## TASK TO COMPLETE
Below is a listing; reproduce each line of it exactly.
-- Begin RECORDED INFORMATION --
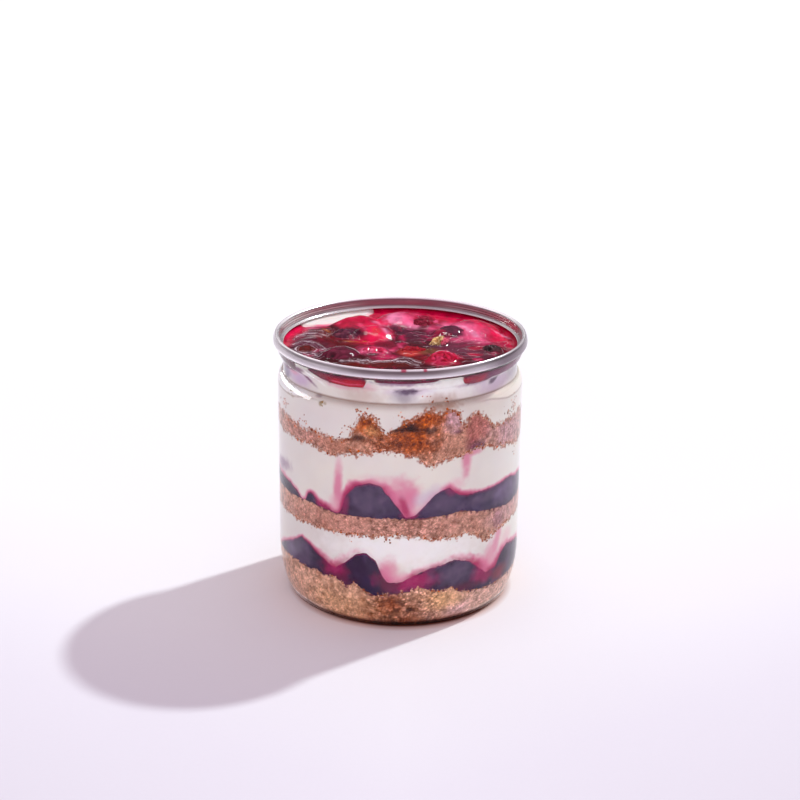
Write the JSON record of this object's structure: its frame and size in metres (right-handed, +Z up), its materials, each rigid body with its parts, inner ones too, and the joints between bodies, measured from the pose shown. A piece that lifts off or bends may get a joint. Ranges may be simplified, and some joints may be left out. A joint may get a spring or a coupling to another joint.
{
  "type": "layered cheesecake cup",
  "caption": "Open clear jar with a seamed metal rim, filled with layers of biscuit crumb, berry compote and cream, and topped with berries in compote.",
  "frame": {"origin": "centre of the jar's foot, on the surface that it stands on", "axes": "+Z up along the jar's axis, the side with the tall compote humps faces -Y, +X to its right"},
  "size_m": [0.0766, 0.0768, 0.0817],
  "materials": {
    "clear_pet": "clear, glossy",
    "rim_metal": "satin, rolled",
    "crumb": "matt, grainy",
    "cream": "satin",
    "compote": "glossy, smooth",
    "compote_gloss": "wet gloss",
    "berry_skin": "wet gloss",
    "red_fruit": "wet gloss",
    "biscuit": "matt, grainy"
  },
  "bodies": {
    "root": {"jar": "clear_pet", "rim_ring": "rim_metal", "crumb_base": "crumb", "compote_lower": "compote", "cream_lower": "cream", "crumb_middle": "crumb", "compote_middle": "compote", "cream_middle": "cream", "crumb_upper": "crumb", "cream_upper": "cream", "compote_top": "compote_gloss", "berry_front_left": "berry_skin", "berry_left": "berry_skin", "berry_right": "berry_skin", "berry_far_right": "berry_skin", "berry_back": "berry_skin", "berry_middle": "berry_skin", "berry_far_left": "berry_skin", "fruit_front": "red_fruit", "fruit_shred": "red_fruit", "fruit_pulp": "red_fruit", "biscuit_piece": "biscuit"}
  },
  "joints": []
}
-- End RECORDED INFORMATION --
## RESPONSE TO THIS TASK
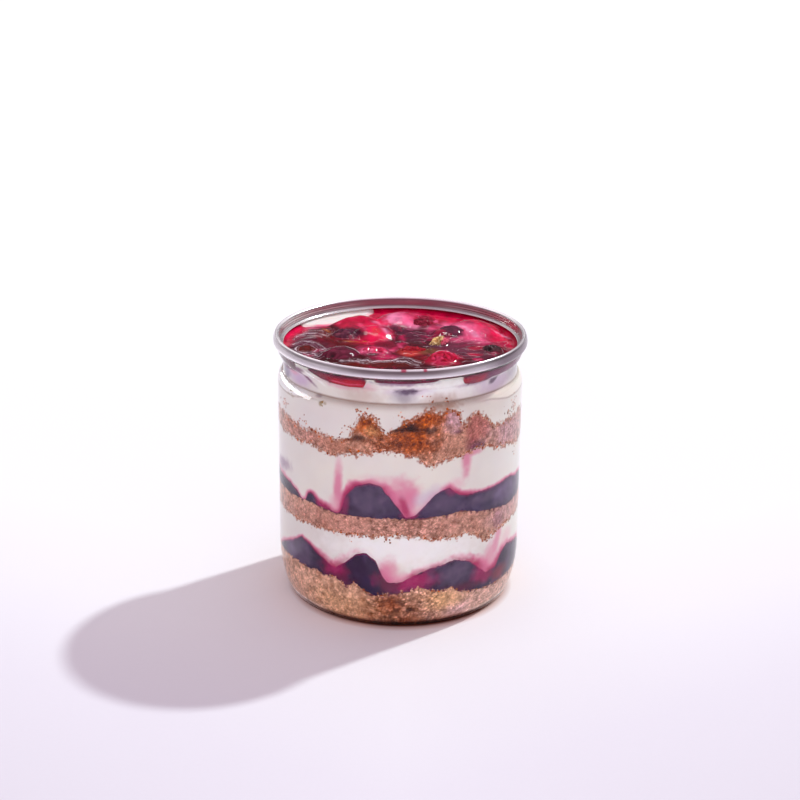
Write the JSON record of this object's structure: its frame and size in metres (right-handed, +Z up), its materials, each rigid body with its parts, inner ones too, and the joints between bodies, measured from the pose shown. A piece that lifts off or bends may get a joint. Ranges may be simplified, and some joints may be left out. A joint may get a spring or a coupling to another joint.
{
  "type": "layered cheesecake cup",
  "caption": "Open clear jar with a seamed metal rim, filled with layers of biscuit crumb, berry compote and cream, and topped with berries in compote.",
  "frame": {"origin": "centre of the jar's foot, on the surface that it stands on", "axes": "+Z up along the jar's axis, the side with the tall compote humps faces -Y, +X to its right"},
  "size_m": [0.0766, 0.0768, 0.0817],
  "materials": {
    "clear_pet": "clear, glossy",
    "rim_metal": "satin, rolled",
    "crumb": "matt, grainy",
    "cream": "satin",
    "compote": "glossy, smooth",
    "compote_gloss": "wet gloss",
    "berry_skin": "wet gloss",
    "red_fruit": "wet gloss",
    "biscuit": "matt, grainy"
  },
  "bodies": {
    "root": {"jar": "clear_pet", "rim_ring": "rim_metal", "crumb_base": "crumb", "compote_lower": "compote", "cream_lower": "cream", "crumb_middle": "crumb", "compote_middle": "compote", "cream_middle": "cream", "crumb_upper": "crumb", "cream_upper": "cream", "compote_top": "compote_gloss", "berry_front_left": "berry_skin", "berry_left": "berry_skin", "berry_right": "berry_skin", "berry_far_right": "berry_skin", "berry_back": "berry_skin", "berry_middle": "berry_skin", "berry_far_left": "berry_skin", "fruit_front": "red_fruit", "fruit_shred": "red_fruit", "fruit_pulp": "red_fruit", "biscuit_piece": "biscuit"}
  },
  "joints": []
}